My feelings are—O that men would understand the purpose of their existence! Our organism makes us capable of exquisite enjoyment. Do I not love my wife, my son, my daughter, my brother, my sister, my father, and my mother? and do I not love to associate with my friends? I do, and love to reflect and talk on eternal principles. Our salvation consists in knowing them, and they are designed in their nature to cheer and comfort us. Is that eternal existence in me that feeds upon eternal truth organized to be destroyed? Is that organism ever to come to an end, so long as it lives upon eternal truth? No. Let me eternally enjoy the society of those I love. Let our associations in time and in eternity never be destroyed.
In this life we are full of pain, disappointment, and worldly trouble. This gives us a chance to prove to God that we are his friends. Seek unto the Lord for his Spirit, without any cessation in your efforts, until his Spirit dwells within you like eternal burnings. Let the candle of the Lord be lighted up within you, and all is right. Until prayer time is over, be still, keep quiet, and all is right. For
the present, let the world go, for they have been repeatedly preached to. It is necessary that all have the privilege of receiving or rejecting eternal truth, that they may be prepared to be saved, or be prepared to be damned.

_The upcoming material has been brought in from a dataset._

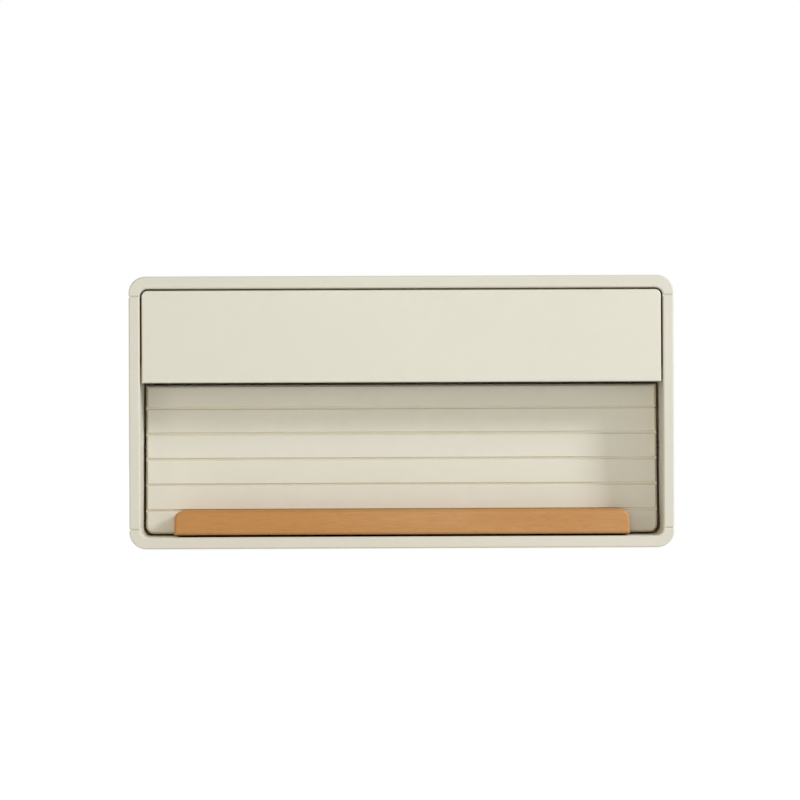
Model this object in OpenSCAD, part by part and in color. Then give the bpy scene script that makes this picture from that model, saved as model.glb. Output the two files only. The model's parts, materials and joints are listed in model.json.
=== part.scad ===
// Bread box with a roll top: a lacquered wooden case, a fixed fascia and a stiff slatted roll top
// that rolls up on guide pins in curved tracks and stows behind the fascia.
// Units are millimetres. X runs left to right, Y front to back, Z up.
// The origin is the middle of the footprint, on the surface that the felt pads stand on.

/* [Case] */
// Width of the case
case_w = 420; // [400:1:460]
// Depth of the case
case_d = 260; // [250:1:290]
// Height of the case without its felt pads
case_h = 210; // [208:1:224]
// Thickness of the side boards
side_t = 8.5; // [8:0.1:10]
// Thickness of the top cover
cover_t = 9.6; // [9:0.1:10.4]
// Thickness of the base
base_t = 9; // [8:0.1:9.5]
// Radius of the outer corners, seen from the front
outer_r = 13; // [10:0.5:14]
// Radius of the inner corners, seen from the front
inner_r = 6; // [5:0.5:7]
// Bevel of the case's eased edges and of its seams
ease = 1; // [0.6:0.1:1.2]

/* [Fascia] */
// Height of the fascia's lower edge above the underside of the base
fascia_low = 127.9; // [124:0.1:130]
// Thickness of the fascia
fascia_t = 6; // [5:0.1:6.5]
// Gap between the fascia and the case
fascia_gap = 1.5; // [1:0.1:1.8]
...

I pray that what I have said this morning may do you good, and do no person any harm, and that your hearts may be comforted and made stedfast in the truth. If you wish to know what you shall do, to do right, I answer—Do all that you know to be good. Pray to the Father to guide you in righteousness, and never permit yourselves to do that which you know is evil. And if you do evil ignorantly and in good faith, I promise you it shall result in good.
By-and-by, when prayer time is over, many of those whom you think are nearly gone to the Devil will feel and express their sorrow for their foolishness, and promise henceforth to be good children. But you may as well try to stop with sand the gushing streams that flow down our kanyon gorges as to stop a man from committing sin who is determined to sin. We can cut such persons off from our fellowship, which I am determined to do. We will not fellowship the old, dead, dry limbs.
May the Lord bless you, brethren! Amen.